COVID-19 Prep for the Fall
Wednesday, August 12, 2020
Posted by: Mary Kendall Dixon
Since the onset of the COVID-19 pandemic, Georgia Fruit and Vegetable Growers Association staff have been actively working with industry partners and regulatory agencies to represent our members concerns and needs. While this continues, GFVGA is now proactively working with the GA Department of Public Health, GA Dept of Agriculture and the University of Georgia to highlight “lessons learned” from the COVID-19 spring season to be prepared for what could happen this Fall.
These discussions have been specific to the produce industry regarding preparations to keep employees safe in farm, harvest, packing facilities, transportation, and housing operations. This working group is actively working to develop a toolkit for agricultural employers and employees for use during the 2020 Fall season based on regulatory guidance, industry best practices, and lessons learned. This reflection of COVID-19 related events has highlighted several areas that will remain crucial as we move into the Fall season: strong partnerships, regular communication, adequate resources, and streamlined regulations.
Without the great private-public partnerships between GFVGA and the Georgia Depts of Agriculture and Public Health, Georgia’s produce industry may have had a very different response to COVID-19. Our GA Dept of Agriculture and Commissioner Black has been an indispensable partner with GFVGA, individual growers and communities as COVID-19 cases began to surface. When the first larger scale outbreak occurred, Commissioner Black personally reached out to Georgia Dept of Public Health Commissioner Kathleen E. Toomey to help bring attention to a community wide situation. These crucial calls by Comm Black were necessary to highlight the need for help amidst the rest of the state scrambling to understand coronavirus. Commissioner Toomey was able to work directly with local departments of health, state epidemiologists, and growers to provide direction and resources.
The unsung hero in all COVID-19 related hot spots has been the local community partnerships.
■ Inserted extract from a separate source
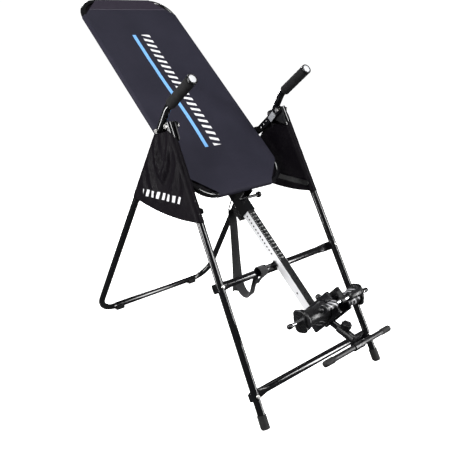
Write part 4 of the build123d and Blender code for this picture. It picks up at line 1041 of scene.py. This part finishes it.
def studio():
    """Pale floor, soft lights and the camera."""
    floor_look = Nodes("floor")
    tone = floor_look.noise(1.5, 3)
    floor_look.set(Base_Color=floor_look.mix(tone, (0.93, 0.93, 0.93), (0.95, 0.95, 0.95)),
                   Roughness=floor_look.span(tone, 0, 1, 0.7, 0.8), Emission_Color=(1, 1, 1, 1),
                   Emission_Strength=FLOOR_GLOW)
    mesh = bpy.data.meshes.new("floor")
    reach = FLOOR_REACH
    mesh.from_pydata([(-reach, -reach, 0), (reach, -reach, 0), (reach, reach, 0), (-reach, reach, 0)], [],
                     [(0, 1, 2, 3)])
    mesh.materials.append(floor_look.material)
    floor = bpy.data.objects.new("floor", mesh)
    bpy.context.scene.collection.objects.link(floor)
    floor.visible_glossy = False
    floor.visible_diffuse = False

    world = bpy.data.worlds.new("studio")
    bpy.context.scene.world = world
    world.use_nodes = True
    tree = world.node_tree
    background = tree.nodes["Background"]
    background.inputs["Color"].default_value = (1, 1, 1, 1)
    rays = tree.nodes.new("ShaderNodeLightPath")
    shade = tree.nodes.new("ShaderNodeMapRange")
    shade.inputs["To Min"].default_value = AMBIENT
    shade.inputs["To Max"].default_value = BACKDROP
    tree.links.new(rays.outputs["Is Camera Ray"], shade.inputs["Value"])
    tree.links.new(shade.outputs["Result"], background.inputs["Strength"])
    for name, place, size, power in LIGHTS:
        light = bpy.data.lights.new(name, "AREA")
        light.shape = "RECTANGLE"
        light.size, light.size_y = size
        light.energy = power
        lamp = bpy.data.objects.new(name, light)
        lamp.location = place
        lamp.visible_camera = False
        aim = Vector((0, 0, place[2] if place[2] < LOW_LAMP else AIM_HEIGHT))
        lamp.rotation_euler = (aim - Vector(place)).to_track_quat("-Z", "Y").to_euler()
        bpy.context.scene.collection.objects.link(lamp)

    camera = bpy.data.cameras.new("camera")
    camera.angle = math.radians(CAMERA_VIEW)
    eye = bpy.data.objects.new("camera", camera)
    eye.location = CAMERA_AT
    eye.rotation_euler = (math.radians(90 - CAMERA_PITCH), 0, math.radians(CAMERA_YAW))
    bpy.context.scene.collection.objects.link(eye)
    bpy.context.scene.camera = eye
    bpy.context.scene.view_settings.view_transform = "Standard"


dress_frame()
bed_fabric()
corner_gussets()
side_covers(cover_nylon(COVER_PRINT_FROM))
tether()
hand_holds()
ankle_clamp()
brace_rivets()
arm_labels()
bar_ends()
scale_marks()
studio()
GFVGA and members have worked with local health care providers, spoken with county commissioners, helped guide the identification of local self-quarantine sites, provided insight to regulatory agencies, and pointed growers to local resources to find a large majority of aide. It’s been during this concerted effort to keep agricultural employees safe that several lesser known migrant-focused health clinics and services have come to light. These more local resources are vital to serving the entire industry and its employees.
Many ag employees were having problems understanding the full scope of coronavirus and why so many restrictions were being implemented on farms. The University of GA Extension and GFVGA collaborated to create a video to help ag employees understand what coronavirus is, how to protect themselves, and why operational restrictions were being implemented. This combined effort ultimately created an easy to understand video in Spanish by native Mexican employees from UGA Extension with backgrounds in food systems and employee training. This video was one of many resources UGA Extension created and distributed specifically to an agricultural audience.
All these partnerships and aide were born out of an initial outreach for help and evolved into regular communication between organizations dedicated to serve the industry and the public. GFVGA hosted grower member only forums to share recommended guidance and allow operators to share practices and ask questions. GFVGA then carried messages and identified needs to several organizations for answers and direction.
The Spring of 2020 delivered to produce owners and operators regularly changing regulation and guidance, lots of best practices and COVID-19 updates, and constantly changing delivery dates for the infrared touchless thermometers. It is the hope of this private-public collaboration to continue work to craft sound yet applicable guidance. Additionally, we are working to create easy to use tools that will help make regulatory guidance easy to approach and apply. We are working to declutter websites and offer sustainable resources and direction.
As we look back at March and April of 2020 for Georgia’s produce industry, it was full of fear, unknowns, unprecedented government responses, and the food supply chain coming to a standstill in the matter of a few days. The Fall in the southeast is usually unpredictable due to hurricanes, tornadoes, hail, and foreign imports flooding the market. Coronavirus is yet one additional variable we will have to manage. We are working to prepare Georgia’s produce industry with lessons learned and strong science. Together we are stronger.